Stated exercise: Below are entries. Pull out all lines containing "json".
::::::::::
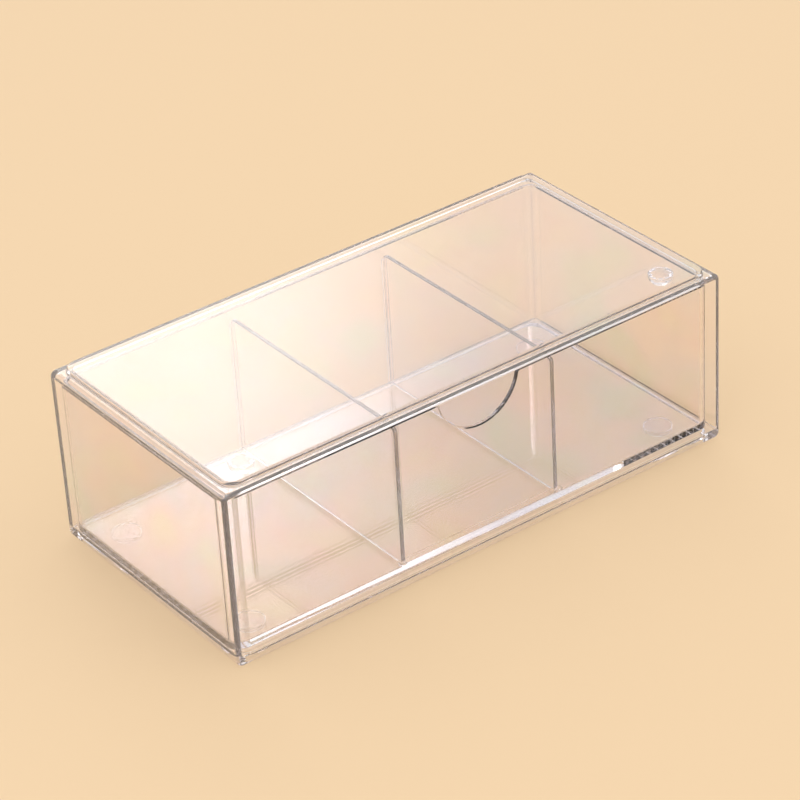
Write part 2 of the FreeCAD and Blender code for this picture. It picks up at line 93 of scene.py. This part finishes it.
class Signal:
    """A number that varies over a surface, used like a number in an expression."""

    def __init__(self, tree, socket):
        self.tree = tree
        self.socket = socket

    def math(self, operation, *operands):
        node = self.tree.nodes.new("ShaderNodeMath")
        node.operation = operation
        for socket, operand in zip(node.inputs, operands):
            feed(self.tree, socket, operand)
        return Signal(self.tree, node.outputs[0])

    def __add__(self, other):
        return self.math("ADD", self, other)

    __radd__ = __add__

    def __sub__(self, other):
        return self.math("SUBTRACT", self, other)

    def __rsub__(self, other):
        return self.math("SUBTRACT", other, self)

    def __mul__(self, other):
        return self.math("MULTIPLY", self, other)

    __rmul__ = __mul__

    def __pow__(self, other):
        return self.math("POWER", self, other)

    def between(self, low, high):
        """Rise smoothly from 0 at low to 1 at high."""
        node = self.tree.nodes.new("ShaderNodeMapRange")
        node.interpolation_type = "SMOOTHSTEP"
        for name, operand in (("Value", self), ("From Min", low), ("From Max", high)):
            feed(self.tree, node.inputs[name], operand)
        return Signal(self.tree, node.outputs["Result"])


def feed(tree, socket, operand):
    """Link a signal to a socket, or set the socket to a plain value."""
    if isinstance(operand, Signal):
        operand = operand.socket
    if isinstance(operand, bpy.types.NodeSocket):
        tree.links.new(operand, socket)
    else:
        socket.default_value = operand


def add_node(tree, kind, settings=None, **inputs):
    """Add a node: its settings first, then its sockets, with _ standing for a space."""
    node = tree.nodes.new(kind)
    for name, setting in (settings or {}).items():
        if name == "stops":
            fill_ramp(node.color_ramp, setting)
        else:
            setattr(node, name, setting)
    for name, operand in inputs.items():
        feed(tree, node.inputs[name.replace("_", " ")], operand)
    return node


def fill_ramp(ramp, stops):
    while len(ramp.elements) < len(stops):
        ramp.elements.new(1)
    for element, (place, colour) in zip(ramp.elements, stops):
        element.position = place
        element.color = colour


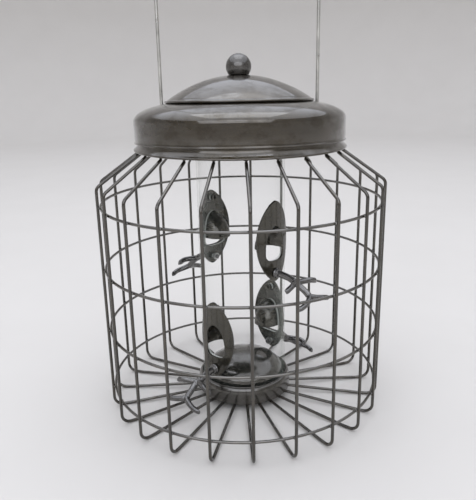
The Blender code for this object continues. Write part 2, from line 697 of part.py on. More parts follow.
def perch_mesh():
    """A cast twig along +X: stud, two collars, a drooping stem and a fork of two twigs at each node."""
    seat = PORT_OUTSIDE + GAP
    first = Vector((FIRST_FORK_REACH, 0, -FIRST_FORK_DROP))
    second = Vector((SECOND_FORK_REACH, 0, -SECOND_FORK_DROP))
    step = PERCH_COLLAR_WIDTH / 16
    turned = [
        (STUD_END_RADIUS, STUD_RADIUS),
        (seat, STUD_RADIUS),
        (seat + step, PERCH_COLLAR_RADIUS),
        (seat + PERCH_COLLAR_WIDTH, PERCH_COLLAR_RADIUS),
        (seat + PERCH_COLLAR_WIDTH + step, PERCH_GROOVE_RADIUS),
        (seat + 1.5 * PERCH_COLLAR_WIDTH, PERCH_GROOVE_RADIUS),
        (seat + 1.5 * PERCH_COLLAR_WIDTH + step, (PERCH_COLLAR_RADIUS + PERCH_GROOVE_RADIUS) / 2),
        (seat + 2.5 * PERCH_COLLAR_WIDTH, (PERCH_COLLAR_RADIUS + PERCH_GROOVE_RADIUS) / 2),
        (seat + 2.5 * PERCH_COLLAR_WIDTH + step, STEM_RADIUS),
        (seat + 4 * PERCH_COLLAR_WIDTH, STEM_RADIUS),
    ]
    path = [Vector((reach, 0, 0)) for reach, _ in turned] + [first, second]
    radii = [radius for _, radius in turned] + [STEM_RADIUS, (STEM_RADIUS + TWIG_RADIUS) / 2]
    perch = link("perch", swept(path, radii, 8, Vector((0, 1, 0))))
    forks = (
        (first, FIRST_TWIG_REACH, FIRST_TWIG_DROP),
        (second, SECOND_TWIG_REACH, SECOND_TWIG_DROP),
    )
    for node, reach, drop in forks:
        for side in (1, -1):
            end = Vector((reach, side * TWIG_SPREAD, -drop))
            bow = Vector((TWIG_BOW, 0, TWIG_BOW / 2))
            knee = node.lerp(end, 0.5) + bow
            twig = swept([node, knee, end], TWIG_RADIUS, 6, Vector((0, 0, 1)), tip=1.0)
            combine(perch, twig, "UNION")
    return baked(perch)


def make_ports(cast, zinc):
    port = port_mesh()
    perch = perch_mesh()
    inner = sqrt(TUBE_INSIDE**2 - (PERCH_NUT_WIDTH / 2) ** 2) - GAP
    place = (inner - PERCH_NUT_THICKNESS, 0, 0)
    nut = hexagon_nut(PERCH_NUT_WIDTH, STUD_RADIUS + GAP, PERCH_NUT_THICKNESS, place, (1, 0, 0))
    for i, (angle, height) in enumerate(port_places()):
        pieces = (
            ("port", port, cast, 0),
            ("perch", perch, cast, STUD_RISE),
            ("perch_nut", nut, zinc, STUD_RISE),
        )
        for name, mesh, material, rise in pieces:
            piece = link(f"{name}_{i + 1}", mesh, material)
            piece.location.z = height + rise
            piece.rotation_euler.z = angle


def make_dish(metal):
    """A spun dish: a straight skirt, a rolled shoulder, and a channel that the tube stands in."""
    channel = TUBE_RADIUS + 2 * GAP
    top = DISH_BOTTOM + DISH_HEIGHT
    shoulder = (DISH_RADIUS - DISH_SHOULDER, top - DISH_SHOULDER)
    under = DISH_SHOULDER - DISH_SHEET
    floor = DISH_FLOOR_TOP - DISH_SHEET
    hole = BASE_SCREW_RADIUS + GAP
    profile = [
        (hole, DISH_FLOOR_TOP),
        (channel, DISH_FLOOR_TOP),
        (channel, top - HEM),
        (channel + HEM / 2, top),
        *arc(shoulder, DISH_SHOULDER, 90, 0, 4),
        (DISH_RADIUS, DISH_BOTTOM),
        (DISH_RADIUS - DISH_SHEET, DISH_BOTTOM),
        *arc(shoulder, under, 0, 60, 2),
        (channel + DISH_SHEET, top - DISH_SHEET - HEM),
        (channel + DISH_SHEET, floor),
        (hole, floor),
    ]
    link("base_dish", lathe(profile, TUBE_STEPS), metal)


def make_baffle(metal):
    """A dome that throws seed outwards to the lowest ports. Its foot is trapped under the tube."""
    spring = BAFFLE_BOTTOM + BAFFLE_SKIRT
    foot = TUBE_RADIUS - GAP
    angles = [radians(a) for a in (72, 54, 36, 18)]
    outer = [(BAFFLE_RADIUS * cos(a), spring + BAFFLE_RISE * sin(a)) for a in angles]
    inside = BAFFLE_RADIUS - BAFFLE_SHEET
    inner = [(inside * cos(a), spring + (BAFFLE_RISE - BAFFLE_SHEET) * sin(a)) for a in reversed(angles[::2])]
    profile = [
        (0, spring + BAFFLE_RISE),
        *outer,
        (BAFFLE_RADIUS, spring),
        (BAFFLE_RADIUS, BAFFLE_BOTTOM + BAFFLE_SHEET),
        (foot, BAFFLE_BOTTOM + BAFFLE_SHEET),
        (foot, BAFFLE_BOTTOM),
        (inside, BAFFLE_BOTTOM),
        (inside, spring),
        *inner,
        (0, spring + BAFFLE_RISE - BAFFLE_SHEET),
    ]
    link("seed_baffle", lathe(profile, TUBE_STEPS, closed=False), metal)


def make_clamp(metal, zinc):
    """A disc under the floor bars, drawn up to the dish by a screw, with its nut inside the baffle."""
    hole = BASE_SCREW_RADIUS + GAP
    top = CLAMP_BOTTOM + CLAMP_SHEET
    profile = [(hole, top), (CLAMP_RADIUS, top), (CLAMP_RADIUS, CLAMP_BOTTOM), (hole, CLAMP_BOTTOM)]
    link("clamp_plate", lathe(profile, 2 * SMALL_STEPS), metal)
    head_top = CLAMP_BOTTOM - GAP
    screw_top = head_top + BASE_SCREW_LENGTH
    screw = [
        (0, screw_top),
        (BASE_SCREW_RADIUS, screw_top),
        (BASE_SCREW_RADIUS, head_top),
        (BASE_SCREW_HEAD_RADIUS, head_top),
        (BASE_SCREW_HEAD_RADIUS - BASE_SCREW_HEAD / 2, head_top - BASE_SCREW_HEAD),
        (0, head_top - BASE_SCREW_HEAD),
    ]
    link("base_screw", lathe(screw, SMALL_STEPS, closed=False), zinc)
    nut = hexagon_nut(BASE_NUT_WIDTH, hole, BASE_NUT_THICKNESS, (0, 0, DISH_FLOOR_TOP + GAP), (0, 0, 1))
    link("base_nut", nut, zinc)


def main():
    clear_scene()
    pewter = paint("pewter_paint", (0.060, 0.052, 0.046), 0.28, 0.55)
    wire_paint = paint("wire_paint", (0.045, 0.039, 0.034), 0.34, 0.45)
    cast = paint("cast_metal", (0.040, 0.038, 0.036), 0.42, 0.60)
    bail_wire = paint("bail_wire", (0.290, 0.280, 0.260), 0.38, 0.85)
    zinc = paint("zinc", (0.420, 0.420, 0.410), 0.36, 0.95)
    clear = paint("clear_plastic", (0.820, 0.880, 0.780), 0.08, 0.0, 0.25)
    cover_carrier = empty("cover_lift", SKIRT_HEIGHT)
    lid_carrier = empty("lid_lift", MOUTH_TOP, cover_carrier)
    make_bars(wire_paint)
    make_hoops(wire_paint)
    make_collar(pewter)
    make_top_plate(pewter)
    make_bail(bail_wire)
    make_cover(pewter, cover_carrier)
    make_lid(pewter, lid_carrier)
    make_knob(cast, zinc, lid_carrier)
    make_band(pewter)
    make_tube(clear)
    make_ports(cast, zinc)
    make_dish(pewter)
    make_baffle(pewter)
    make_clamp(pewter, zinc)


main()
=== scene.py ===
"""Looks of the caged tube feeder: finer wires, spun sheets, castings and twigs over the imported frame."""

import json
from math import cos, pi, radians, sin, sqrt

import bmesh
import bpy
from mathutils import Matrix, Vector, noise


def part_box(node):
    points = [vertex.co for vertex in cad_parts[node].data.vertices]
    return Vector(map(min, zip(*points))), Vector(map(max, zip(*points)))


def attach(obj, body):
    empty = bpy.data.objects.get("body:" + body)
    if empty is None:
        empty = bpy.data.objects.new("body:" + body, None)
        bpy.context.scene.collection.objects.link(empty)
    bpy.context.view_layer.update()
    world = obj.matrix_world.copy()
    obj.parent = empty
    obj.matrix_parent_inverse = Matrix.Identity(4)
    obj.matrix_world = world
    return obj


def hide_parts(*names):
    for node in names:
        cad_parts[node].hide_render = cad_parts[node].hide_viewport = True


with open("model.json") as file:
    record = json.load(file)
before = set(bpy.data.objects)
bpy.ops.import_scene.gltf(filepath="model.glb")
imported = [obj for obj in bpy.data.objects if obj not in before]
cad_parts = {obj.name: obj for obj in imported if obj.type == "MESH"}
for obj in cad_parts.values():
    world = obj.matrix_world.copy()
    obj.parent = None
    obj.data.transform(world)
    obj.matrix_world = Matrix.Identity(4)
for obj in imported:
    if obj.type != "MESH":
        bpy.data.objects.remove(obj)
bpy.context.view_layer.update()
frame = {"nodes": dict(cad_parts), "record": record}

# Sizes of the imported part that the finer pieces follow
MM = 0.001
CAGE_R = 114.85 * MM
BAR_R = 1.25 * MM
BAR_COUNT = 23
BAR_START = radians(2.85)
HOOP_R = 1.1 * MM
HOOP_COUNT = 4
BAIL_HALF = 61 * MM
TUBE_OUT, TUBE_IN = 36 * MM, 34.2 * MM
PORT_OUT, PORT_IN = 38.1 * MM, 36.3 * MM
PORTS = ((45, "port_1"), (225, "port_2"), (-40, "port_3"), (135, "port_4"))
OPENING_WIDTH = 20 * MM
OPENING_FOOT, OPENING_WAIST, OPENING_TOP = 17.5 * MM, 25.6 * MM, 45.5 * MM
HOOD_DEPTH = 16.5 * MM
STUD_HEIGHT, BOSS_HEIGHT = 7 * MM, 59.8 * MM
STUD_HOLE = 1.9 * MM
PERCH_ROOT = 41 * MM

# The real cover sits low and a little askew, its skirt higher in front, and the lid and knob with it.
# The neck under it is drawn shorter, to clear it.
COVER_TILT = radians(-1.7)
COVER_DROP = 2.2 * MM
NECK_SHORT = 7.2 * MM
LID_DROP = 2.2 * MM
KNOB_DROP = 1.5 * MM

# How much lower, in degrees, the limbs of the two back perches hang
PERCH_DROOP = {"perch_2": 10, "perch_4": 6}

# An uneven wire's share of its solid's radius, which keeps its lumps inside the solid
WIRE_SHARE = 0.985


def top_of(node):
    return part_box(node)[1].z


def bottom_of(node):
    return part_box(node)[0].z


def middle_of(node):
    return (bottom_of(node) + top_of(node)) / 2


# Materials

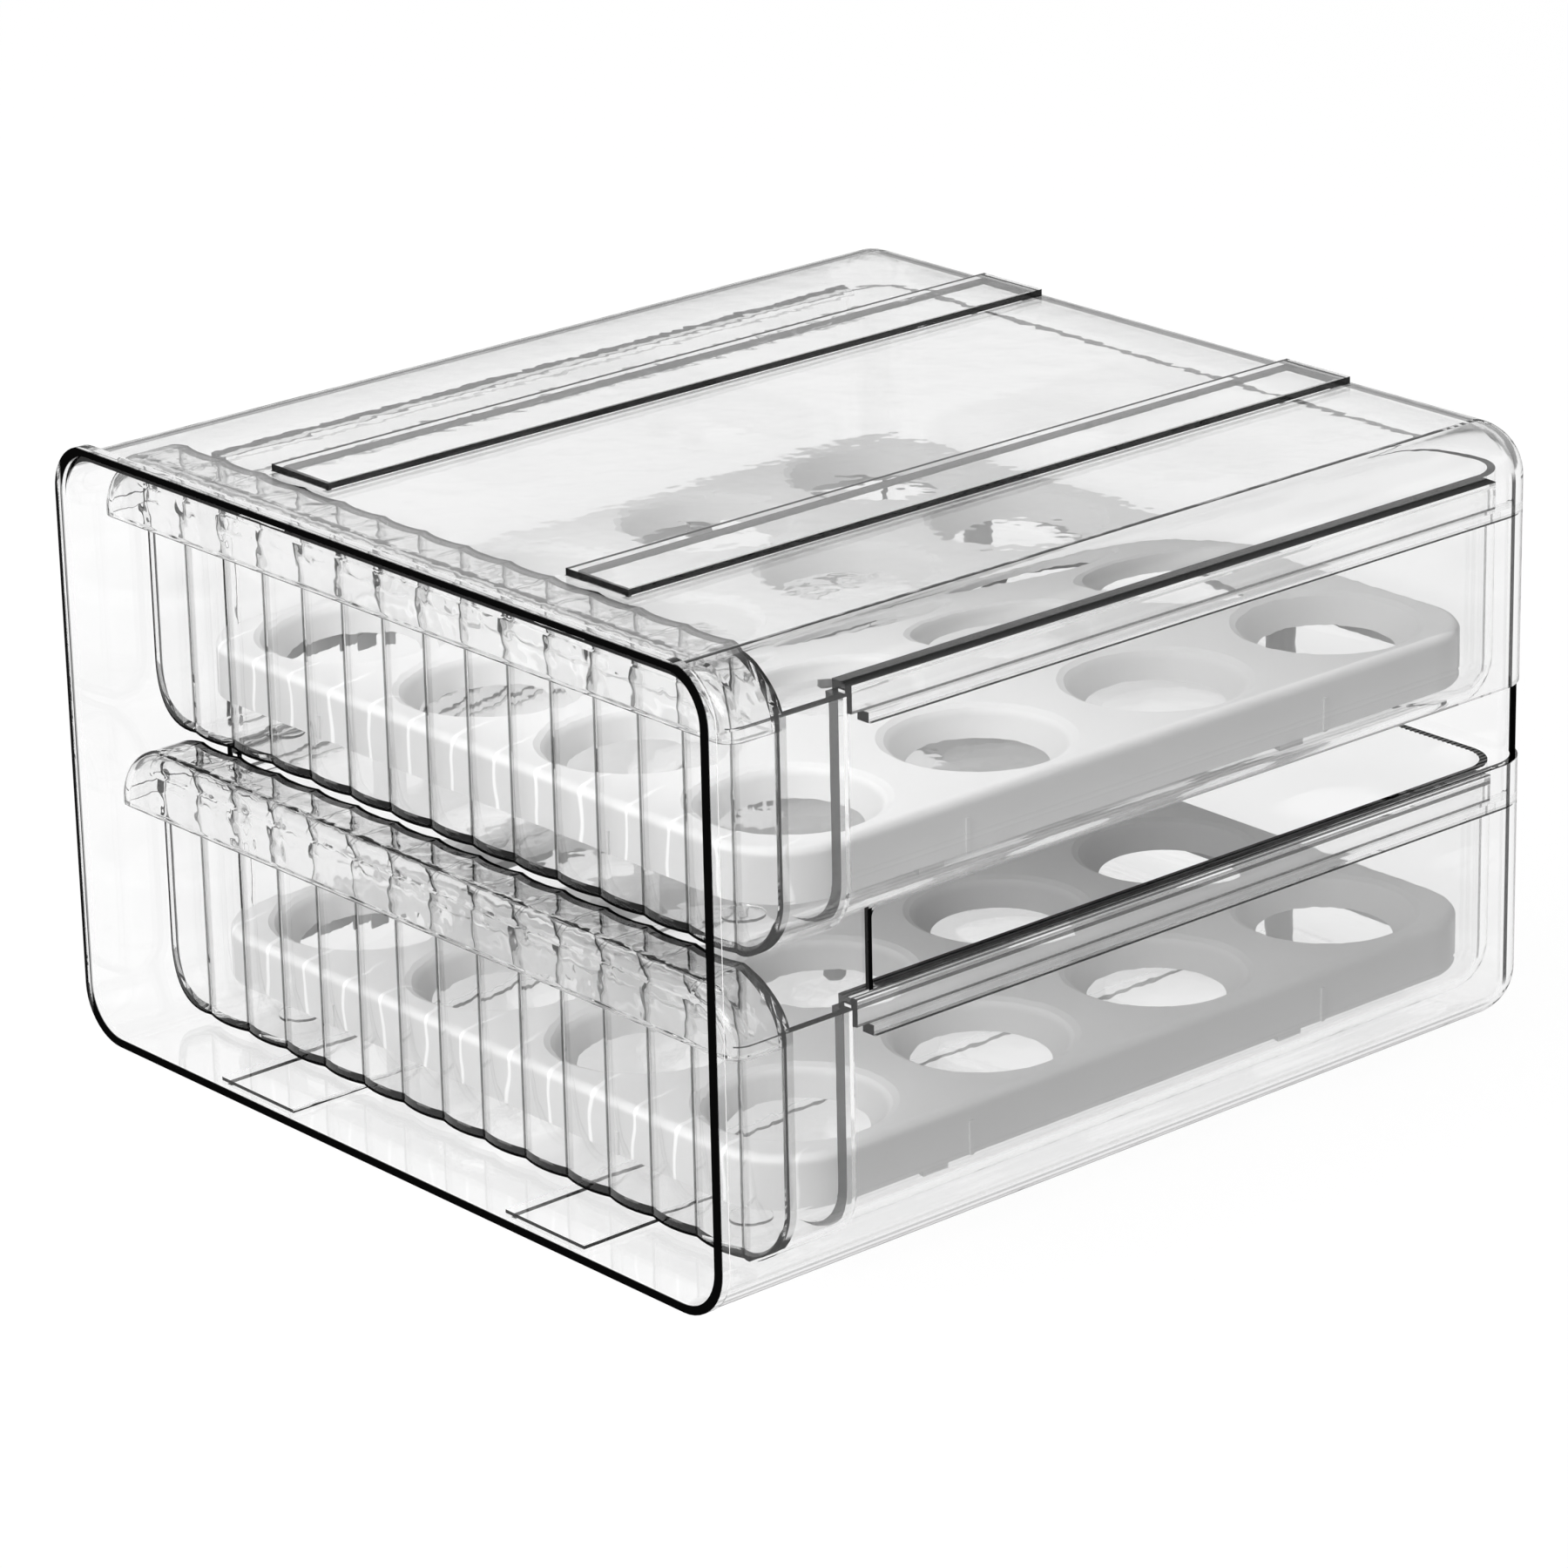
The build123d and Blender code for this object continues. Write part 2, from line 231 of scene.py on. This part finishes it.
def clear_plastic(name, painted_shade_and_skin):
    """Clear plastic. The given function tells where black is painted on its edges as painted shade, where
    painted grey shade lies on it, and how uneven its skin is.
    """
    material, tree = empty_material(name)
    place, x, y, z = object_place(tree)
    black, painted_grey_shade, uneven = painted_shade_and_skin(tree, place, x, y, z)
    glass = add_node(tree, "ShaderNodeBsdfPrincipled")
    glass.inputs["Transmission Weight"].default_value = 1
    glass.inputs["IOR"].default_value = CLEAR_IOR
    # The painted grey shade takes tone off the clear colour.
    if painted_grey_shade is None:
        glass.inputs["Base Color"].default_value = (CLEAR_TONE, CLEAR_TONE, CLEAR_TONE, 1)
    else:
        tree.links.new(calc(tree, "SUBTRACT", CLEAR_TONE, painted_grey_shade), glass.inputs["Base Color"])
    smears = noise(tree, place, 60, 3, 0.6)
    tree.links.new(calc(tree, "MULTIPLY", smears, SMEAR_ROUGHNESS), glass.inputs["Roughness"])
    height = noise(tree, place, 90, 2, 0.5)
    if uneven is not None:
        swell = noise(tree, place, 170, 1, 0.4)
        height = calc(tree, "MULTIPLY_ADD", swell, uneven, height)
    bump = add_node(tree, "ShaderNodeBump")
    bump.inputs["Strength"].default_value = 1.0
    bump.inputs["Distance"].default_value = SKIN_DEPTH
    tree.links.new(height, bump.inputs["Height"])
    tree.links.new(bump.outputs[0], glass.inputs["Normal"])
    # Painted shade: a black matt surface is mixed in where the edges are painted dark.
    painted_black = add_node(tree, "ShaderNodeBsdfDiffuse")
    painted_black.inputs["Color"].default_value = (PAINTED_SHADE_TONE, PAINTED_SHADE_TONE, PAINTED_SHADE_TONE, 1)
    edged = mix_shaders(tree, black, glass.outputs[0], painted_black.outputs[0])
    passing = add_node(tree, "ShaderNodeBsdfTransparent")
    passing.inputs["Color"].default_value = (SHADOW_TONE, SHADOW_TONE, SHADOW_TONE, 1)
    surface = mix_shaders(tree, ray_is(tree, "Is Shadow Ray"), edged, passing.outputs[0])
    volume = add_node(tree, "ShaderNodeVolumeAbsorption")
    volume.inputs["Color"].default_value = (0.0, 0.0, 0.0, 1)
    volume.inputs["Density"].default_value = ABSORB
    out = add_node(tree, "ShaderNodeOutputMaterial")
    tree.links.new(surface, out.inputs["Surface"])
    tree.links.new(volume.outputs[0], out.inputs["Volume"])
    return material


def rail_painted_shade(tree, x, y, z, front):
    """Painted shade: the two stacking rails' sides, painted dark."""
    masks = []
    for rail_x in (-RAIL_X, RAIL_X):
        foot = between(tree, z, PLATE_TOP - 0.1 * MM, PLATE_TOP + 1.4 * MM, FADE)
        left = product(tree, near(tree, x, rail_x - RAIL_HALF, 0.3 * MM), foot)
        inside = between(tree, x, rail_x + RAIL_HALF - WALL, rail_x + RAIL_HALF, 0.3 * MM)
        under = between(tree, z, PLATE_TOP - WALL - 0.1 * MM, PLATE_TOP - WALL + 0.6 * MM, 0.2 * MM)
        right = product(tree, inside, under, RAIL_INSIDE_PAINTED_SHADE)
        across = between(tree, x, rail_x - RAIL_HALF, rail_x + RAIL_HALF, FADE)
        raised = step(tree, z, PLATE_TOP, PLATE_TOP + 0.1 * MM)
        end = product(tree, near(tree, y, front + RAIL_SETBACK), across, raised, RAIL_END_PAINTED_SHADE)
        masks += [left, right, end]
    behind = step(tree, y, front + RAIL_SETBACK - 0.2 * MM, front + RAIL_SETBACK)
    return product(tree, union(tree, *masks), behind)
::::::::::
Full answer:
import json
with open("model.json") as file:
    record = json.load(file)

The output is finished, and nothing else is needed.